Categories : Promotion


  1. Kat Simpson says:

    Curiosity hasn’t killed this Kat yet but I use it a lot ! And that is what brought me to read this post!

  2. I know curiosity works on me. I got an email about a controversy the sender had started on a form we belong to. I clicked to see what was going on. The only thing was ….no controversy. Some readers were mad! He did apologize, say he did expect controversy.

    I so dislike those email subject lines that create curiosity and then do not deliver. Like “affiliate commission”, I think I have an update on my affiliate commissions, but instead it is a sales pitch.

    So I say…use curiosity but then deliver what is promised.

  3. I’d like to underscore Sheila’s remark about “not delivering” after creating curiosity. I think it’s very unprofessional, downright sneaky, and the next thing to criminal when the subject lines in emails are nothing but disguises for blatant sales pitches! They’re the kinds of headlines that definitely create curiosity — so I’ll give them that much credit — but those folks are really practicing “deceit”.

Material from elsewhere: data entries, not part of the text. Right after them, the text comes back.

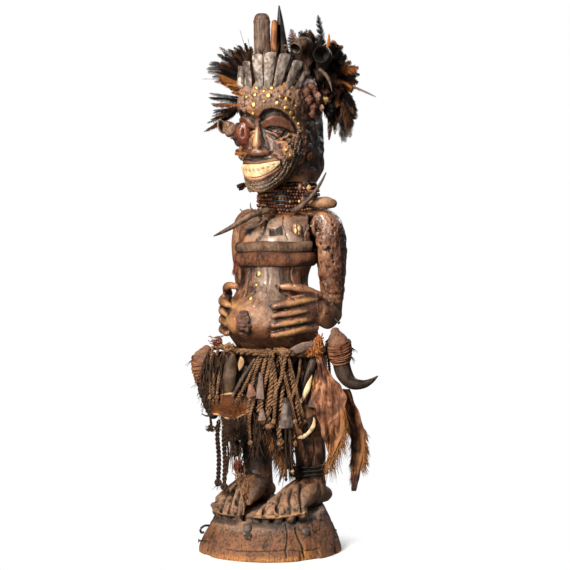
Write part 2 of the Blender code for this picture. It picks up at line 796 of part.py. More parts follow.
build()
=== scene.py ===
import math
import random

import bpy
import numpy as np
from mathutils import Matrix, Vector
from mathutils.bvhtree import BVHTree


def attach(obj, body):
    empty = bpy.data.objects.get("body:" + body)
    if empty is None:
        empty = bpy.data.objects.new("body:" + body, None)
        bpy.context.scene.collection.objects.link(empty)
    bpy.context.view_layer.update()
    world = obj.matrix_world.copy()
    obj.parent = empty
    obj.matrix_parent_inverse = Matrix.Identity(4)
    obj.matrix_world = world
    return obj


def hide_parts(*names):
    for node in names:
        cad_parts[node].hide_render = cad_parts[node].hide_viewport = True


# %% [markdown]
# A carved wooden power figure, about one metre tall, stands on a base cut from the same log. Over
# many years its keepers added horns, feathers, iron, beads, resin, ropes and hides to it.
# Lengths are in metres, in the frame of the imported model: +Z is up, the figure looks along -Y, and its
# left side is +X. The model's pieces give every place, so the looks are built around them.

# %% The frame
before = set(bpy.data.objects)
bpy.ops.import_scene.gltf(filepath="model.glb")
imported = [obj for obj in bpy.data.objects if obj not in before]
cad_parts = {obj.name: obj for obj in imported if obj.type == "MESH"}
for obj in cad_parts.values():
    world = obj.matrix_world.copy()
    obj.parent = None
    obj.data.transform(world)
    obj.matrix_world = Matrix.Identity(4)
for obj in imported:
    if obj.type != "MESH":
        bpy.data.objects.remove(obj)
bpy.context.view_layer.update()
MM = 0.001

# %% [markdown]
# The camera stands where the photographer stood: to the figure's left front, at the height of its
# belly, with a long lens. The same numbers also turn a point of the picture into a ray, so a tack or
# a crack that is read from the picture lands on the surface that carries it.

# %% The camera
IMAGE_SIDE = 570
AZIMUTH = math.radians(32)
DISTANCE = 3.2
EYE_HEIGHT = 0.60
PITCH = math.radians(-2.04)
SIDE_AIM = 0.0275
FOCAL_PIXELS = 1749.7
SENSOR = 36.0

ACROSS = Vector((math.cos(AZIMUTH), math.sin(AZIMUTH), 0))
TOWARDS = Vector((math.sin(AZIMUTH), -math.cos(AZIMUTH), 0))
UP = Vector((0, 0, 1))
EYE = ACROSS * SIDE_AIM + TOWARDS * DISTANCE + UP * EYE_HEIGHT
FORWARD = -TOWARDS * math.cos(PITCH) + UP * math.sin(PITCH)
LENS_UP = ACROSS.cross(FORWARD)


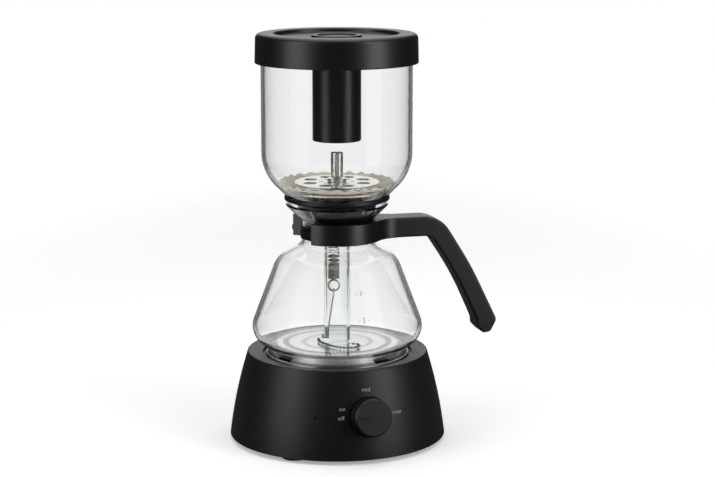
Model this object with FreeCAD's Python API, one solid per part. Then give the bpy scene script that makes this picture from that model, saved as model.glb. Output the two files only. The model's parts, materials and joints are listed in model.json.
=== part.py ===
import FreeCAD, Part
import math
import os

# Siphon coffee maker on an electric heating base.  Millimetres, +Z up.
# The origin is on the table under the centre of the base; the control knob faces -Y.

# ---- driving dimensions ------------------------------------------------------------------
CLEAR = 0.3                 # gap between pieces that move apart

FOOT_HEIGHT = 3.0           # the shell floats this far above the table
FOOT_RADIUS = 10.0
FOOT_CIRCLE = 69.8
FOOT_ANGLES = (45, 135, 225, 315)
FOOT_PEG_R = 4.1

SHELL_BOTTOM_R = 83.5
SHELL_MIDDLE_R = 78.1       # at half height: the side bulges a little
SHELL_TOP_R = 69.7
SHELL_TOP_Z = 68.4
SHELL_WALL = 2.6
SHELL_MOUTH_R = 57.4        # opening that takes the heating plate
SHELL_LIP_Z = 61.0          # lower end of the lip round the opening
COVER_R = 80.2
COVER_TOP_Z = 6.0
SCREW_ANGLES = (20, 160, 200, 340)
SCREW_CIRCLE = 70.0
SCREW_HOLE_R = 1.6
SHIELD_ANGLES = (90, 210, 330)
SHIELD_CIRCLE = 60.4
SHIELD_TOP_Z = SHELL_LIP_Z - 0.2
SHIELD_SHEET = 1.0
ELEMENT_CIRCLE = 34.0
ELEMENT_END_ANGLES = (110, 70)
CLIP_ANGLES = [22.5 + 90 * step - 90 for step in range(4)]
CLIP_WIDTH = 13.0

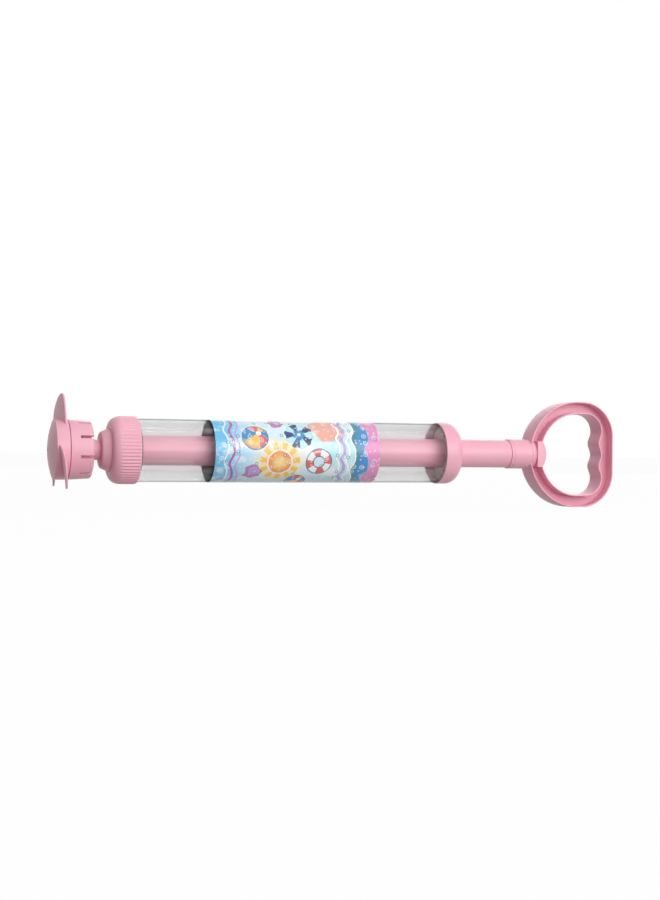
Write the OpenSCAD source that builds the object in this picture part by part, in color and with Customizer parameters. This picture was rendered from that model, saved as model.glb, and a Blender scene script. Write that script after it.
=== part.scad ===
// Hand pump water squirter: a clear barrel, a push-on fan head in front and a D-shaped pull handle.
// The barrel's axis is X. Water leaves at the origin, towards -X, and the handle is at +X. Z is up.

/* [Barrel] */
// Outer diameter of the clear tube
tube_od = 39.5; // [38:0.5:46]
// Wall of the clear tube
tube_wall = 1.2; // [0.8:0.1:1.6]
// Length of the clear tube
tube_len = 217.9; // [170:0.1:300]

/* [Printed sleeve] */
// Length of the printed film around the tube
film_len = 109.6; // [60:0.1:112]
// Thickness of the printed film
film_t = 0.15; // [0.1:0.05:0.4]
// Bare tube between the collar and the film
film_setback = 46.1; // [10:0.1:46.5]

/* [Front collar] */
// Length of the ribbed collar
collar_len = 17.1; // [16:0.1:26]
// Wall of the collar around the tube
collar_wall = 1.25; // [1.1:0.05:2]
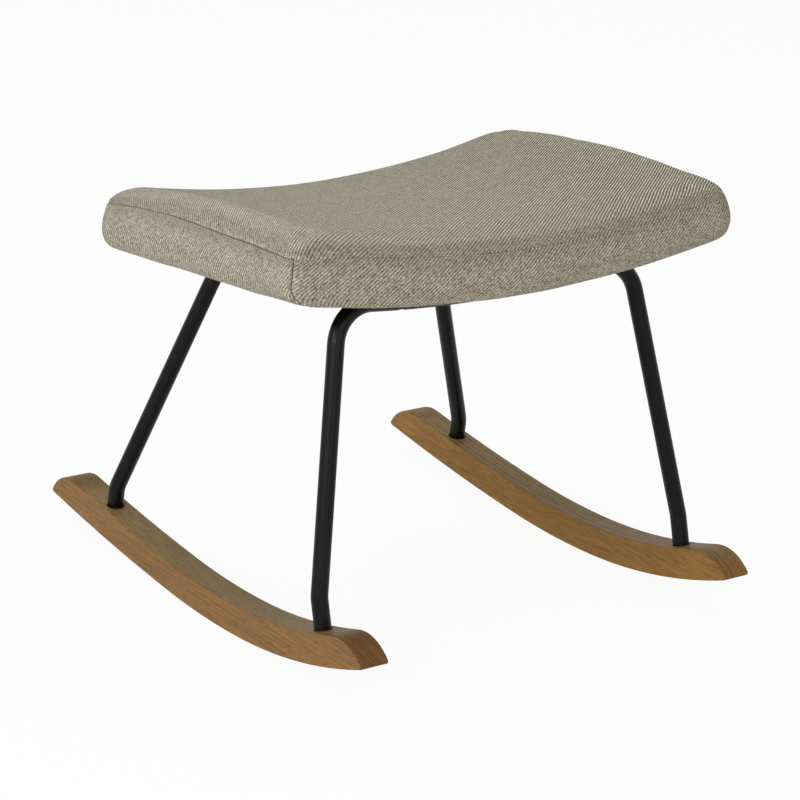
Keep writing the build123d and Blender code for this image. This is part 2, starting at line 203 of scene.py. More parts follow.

    I think one really tactful and effective way to arouse curiosity is to create “anticipation” by providing your audience with a lesson or strategy that can be divided up into a “series” of messages.


  4. Interesting post and comments. We have to create curiosity in order to peak potential customer’s interest. However, what these comments indicate is that you want something really awesome if you are curious enough to take a peek. Interesting data 🙂

  5. Joyce Hansen says:

    Your brain has the unique ability to fill in the blanks in miliseconds. When it keeps noticing a pattern over time it can fill in the blanks to the predictable outcome. When it responds with curiosity to something new and different it wants to find out if there is a new pattern or if this is a old pattern dressed up in sheep’s clothing.

    If your brain’s curiosity is peaked, it be looking for the new and novel. If it doesn’t find it, your brain will remember. So with the next e-mail from the same person your brain will recognize it as a possible fraud (not content but a sales pitch), but against your better judgment you will open it up just to see if you are wrong. Hence your frustration and disappointment.

    Best thing to do is trust your feeling, Delete and don’t worry about it, because if you remain on the marketer’s list, there will be another e-mail on its way shortly.

  6. joe says:

    A very interesting post.
    I was interested in the online promotion side of curiosity and this answered it very well. What a thoughtful post.
    I think that curiosity should be used however it works. It’s up to the visitor to decide whether or not to view what it is that piqued that curiosity. If a sales letter, and this is not what you expected, you can always go on to the next page.
    In my small way of thinking, as an online marketer, I applaud the efforts the person went to try and get peeps (eyes, not people) to stop and read what was being promoted. It is not easy as a marketer to get someone to stop and click on something online and even more when competing with million other distractions. So, my hat is off to the marketer who succeeds in getting someone to stop and look and Kathryn, thanks for taking the time to write this up. I appreciate the information very much.

  7. Very awesome point here! I’ve heard of using curiosity and I know it’s a good tactic though you put it in a very great perspective!